Return the line containing "Write the three.js", the line containing "const STRAP_IN_BUCKLE = 11.5;", and every line between them, exactly as they stand. Output nothing else.

[Begin Provided records]

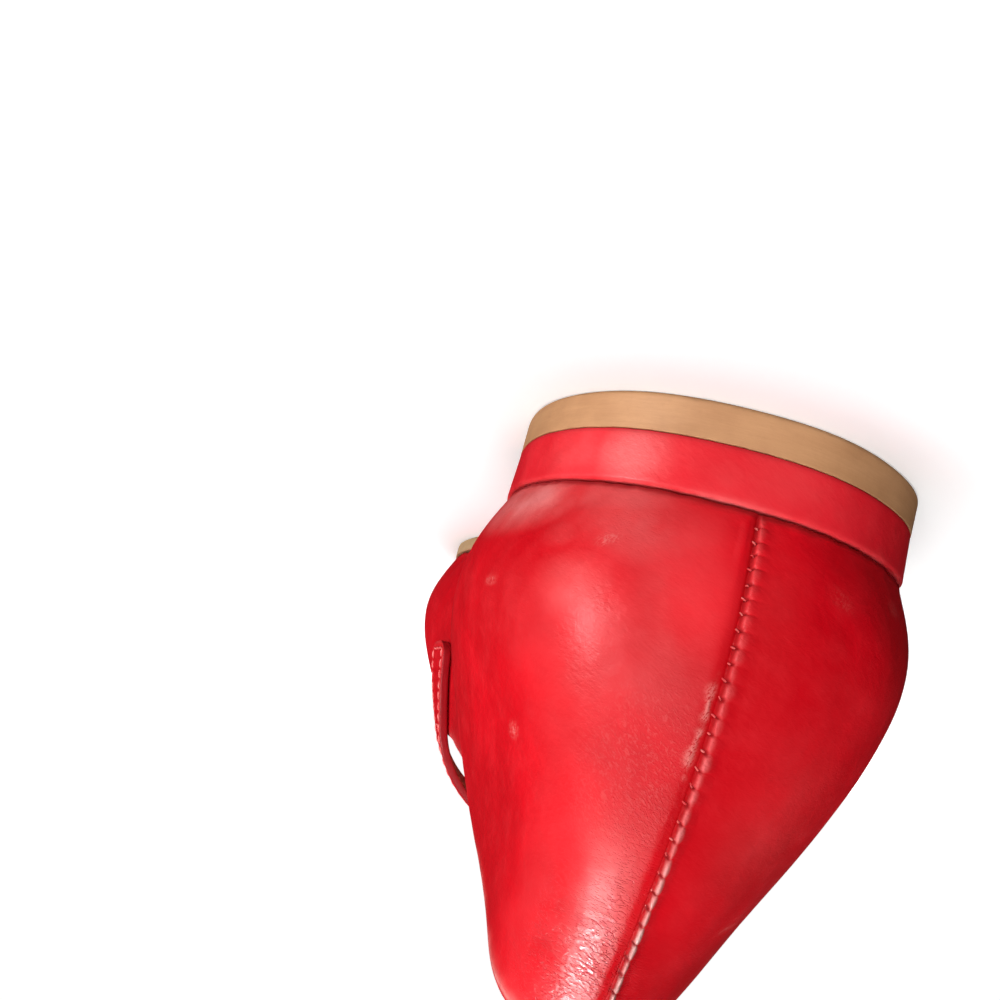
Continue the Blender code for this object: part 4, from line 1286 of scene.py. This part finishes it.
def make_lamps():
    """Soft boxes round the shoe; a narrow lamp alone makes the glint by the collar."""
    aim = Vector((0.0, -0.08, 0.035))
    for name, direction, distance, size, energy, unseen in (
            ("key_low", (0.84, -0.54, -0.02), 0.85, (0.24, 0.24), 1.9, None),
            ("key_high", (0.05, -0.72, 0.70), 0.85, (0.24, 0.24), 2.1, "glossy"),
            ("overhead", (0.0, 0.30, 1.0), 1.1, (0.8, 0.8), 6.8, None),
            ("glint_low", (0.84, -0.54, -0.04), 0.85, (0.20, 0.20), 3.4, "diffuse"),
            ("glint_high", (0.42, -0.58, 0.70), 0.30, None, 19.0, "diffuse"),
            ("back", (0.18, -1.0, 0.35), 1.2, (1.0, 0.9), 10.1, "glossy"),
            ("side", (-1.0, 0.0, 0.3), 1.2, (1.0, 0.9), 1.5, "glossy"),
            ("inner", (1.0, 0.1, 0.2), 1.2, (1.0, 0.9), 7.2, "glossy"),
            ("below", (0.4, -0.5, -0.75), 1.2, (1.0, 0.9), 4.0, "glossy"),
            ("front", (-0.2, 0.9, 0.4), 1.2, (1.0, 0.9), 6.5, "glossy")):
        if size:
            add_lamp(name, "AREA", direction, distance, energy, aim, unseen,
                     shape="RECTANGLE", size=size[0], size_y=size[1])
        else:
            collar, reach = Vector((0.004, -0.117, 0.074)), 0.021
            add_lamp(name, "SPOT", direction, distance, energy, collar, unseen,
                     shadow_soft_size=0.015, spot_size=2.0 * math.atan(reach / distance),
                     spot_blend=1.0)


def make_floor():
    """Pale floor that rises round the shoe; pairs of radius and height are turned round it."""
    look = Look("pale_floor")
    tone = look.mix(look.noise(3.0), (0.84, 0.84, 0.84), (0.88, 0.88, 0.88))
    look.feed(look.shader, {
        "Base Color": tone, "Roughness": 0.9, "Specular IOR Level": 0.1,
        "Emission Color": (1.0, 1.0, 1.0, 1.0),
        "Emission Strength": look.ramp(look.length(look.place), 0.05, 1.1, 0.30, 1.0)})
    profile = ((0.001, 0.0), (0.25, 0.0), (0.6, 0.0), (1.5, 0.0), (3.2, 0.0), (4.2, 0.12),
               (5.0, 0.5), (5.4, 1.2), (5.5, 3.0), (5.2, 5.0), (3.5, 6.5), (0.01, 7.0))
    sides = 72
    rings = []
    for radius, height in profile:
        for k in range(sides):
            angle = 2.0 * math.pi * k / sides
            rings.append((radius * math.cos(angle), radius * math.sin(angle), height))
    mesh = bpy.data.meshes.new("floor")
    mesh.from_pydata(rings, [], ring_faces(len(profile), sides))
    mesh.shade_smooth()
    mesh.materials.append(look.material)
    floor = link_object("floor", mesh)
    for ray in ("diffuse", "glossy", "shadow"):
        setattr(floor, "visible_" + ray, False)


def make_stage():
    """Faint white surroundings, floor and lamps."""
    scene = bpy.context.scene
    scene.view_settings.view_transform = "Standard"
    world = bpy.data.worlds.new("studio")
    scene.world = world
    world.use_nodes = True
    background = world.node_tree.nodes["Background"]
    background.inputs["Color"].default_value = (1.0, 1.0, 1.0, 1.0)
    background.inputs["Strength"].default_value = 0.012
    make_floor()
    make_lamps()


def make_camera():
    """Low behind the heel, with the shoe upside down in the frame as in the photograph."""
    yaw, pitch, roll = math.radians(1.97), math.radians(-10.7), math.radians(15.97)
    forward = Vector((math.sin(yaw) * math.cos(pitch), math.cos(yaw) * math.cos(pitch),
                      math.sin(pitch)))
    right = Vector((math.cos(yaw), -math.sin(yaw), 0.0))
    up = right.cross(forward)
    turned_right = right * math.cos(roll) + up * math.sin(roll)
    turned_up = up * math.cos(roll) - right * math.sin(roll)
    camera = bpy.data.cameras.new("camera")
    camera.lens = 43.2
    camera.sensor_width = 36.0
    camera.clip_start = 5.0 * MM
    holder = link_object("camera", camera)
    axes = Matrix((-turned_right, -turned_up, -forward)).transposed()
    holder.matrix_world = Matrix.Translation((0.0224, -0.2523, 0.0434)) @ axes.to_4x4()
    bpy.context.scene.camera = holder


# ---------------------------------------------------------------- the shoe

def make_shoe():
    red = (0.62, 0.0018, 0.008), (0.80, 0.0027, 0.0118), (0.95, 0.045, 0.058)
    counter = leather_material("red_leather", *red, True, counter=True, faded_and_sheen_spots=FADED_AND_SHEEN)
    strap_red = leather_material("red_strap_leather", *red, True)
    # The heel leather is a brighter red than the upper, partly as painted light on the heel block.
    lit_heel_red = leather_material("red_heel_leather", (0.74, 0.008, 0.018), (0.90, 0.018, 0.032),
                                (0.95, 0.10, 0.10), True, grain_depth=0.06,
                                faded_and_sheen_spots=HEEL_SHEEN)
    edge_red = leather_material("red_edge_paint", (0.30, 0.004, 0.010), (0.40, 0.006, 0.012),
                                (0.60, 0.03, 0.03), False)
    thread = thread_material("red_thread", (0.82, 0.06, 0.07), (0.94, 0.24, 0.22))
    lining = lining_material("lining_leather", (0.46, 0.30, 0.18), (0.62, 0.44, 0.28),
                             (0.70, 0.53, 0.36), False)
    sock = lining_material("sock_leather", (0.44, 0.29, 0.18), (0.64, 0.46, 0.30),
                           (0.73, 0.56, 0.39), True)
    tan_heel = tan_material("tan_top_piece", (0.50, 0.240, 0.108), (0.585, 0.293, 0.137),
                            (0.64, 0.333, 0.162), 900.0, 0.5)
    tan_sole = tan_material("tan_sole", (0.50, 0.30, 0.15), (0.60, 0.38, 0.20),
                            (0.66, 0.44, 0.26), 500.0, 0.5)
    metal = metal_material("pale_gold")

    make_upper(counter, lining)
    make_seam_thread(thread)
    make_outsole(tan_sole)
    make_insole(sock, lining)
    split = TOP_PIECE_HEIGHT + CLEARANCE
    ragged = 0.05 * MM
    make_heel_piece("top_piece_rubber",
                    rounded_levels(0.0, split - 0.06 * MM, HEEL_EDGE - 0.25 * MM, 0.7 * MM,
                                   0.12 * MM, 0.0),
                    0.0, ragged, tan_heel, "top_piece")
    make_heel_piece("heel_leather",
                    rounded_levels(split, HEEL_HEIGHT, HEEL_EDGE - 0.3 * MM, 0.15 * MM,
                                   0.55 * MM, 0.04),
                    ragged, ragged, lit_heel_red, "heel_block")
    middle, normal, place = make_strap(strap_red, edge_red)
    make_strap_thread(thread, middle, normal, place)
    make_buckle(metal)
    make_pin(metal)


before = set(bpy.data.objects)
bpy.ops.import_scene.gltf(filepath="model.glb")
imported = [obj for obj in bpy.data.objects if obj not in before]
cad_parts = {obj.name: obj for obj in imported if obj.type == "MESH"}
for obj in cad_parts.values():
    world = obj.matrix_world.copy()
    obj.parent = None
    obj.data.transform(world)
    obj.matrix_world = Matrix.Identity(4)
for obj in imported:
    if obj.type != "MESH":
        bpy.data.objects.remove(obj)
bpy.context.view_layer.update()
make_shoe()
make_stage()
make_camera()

[End Provided records]
[Begin Provided records]

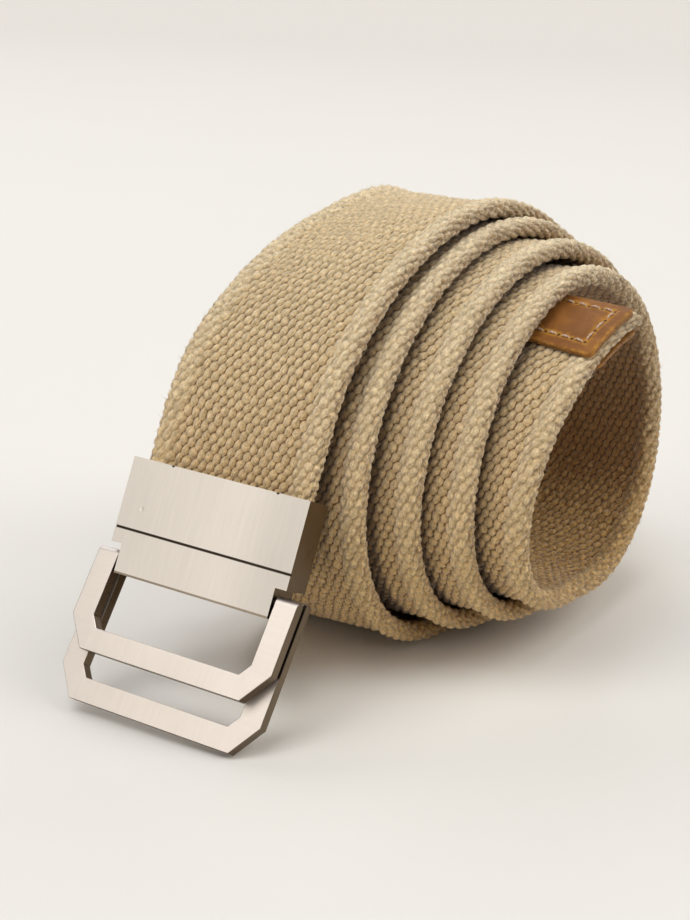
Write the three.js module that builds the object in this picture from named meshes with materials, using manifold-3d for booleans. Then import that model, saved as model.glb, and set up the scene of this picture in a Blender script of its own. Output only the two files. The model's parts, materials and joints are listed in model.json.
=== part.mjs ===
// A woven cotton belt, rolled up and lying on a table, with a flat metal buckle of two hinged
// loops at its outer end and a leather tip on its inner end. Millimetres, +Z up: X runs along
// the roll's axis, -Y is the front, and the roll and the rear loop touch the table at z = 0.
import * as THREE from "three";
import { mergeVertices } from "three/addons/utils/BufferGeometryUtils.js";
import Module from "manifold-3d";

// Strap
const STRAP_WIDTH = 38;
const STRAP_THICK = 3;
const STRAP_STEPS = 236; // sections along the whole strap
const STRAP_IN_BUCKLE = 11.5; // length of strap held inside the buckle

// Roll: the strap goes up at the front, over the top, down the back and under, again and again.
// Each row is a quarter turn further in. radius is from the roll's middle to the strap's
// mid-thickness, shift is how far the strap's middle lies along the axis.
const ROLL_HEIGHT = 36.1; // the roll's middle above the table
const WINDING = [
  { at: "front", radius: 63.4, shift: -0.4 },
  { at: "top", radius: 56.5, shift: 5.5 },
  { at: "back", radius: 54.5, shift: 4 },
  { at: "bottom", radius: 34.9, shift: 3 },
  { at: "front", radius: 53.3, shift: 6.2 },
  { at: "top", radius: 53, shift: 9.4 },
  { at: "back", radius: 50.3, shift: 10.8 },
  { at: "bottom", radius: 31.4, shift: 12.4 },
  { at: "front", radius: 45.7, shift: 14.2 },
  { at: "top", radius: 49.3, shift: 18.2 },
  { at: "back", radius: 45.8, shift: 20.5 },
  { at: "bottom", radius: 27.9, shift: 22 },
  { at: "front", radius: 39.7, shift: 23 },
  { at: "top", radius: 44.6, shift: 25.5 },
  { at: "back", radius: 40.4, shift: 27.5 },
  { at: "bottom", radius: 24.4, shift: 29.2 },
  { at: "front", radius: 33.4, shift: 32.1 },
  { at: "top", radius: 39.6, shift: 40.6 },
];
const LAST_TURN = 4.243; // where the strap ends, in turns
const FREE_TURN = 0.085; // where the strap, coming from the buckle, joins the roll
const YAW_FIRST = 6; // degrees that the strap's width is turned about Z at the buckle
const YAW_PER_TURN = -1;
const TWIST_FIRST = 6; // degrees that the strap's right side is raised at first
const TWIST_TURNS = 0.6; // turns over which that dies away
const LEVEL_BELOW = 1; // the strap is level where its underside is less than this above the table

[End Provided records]

> **Exercise result**
Write the three.js module that builds the object in this picture from named meshes with materials, using manifold-3d for booleans. Then import that model, saved as model.glb, and set up the scene of this picture in a Blender script of its own. Output only the two files. The model's parts, materials and joints are listed in model.json.
=== part.mjs ===
// A woven cotton belt, rolled up and lying on a table, with a flat metal buckle of two hinged
// loops at its outer end and a leather tip on its inner end. Millimetres, +Z up: X runs along
// the roll's axis, -Y is the front, and the roll and the rear loop touch the table at z = 0.
import * as THREE from "three";
import { mergeVertices } from "three/addons/utils/BufferGeometryUtils.js";
import Module from "manifold-3d";

// Strap
const STRAP_WIDTH = 38;
const STRAP_THICK = 3;
const STRAP_STEPS = 236; // sections along the whole strap
const STRAP_IN_BUCKLE = 11.5; // length of strap held inside the buckle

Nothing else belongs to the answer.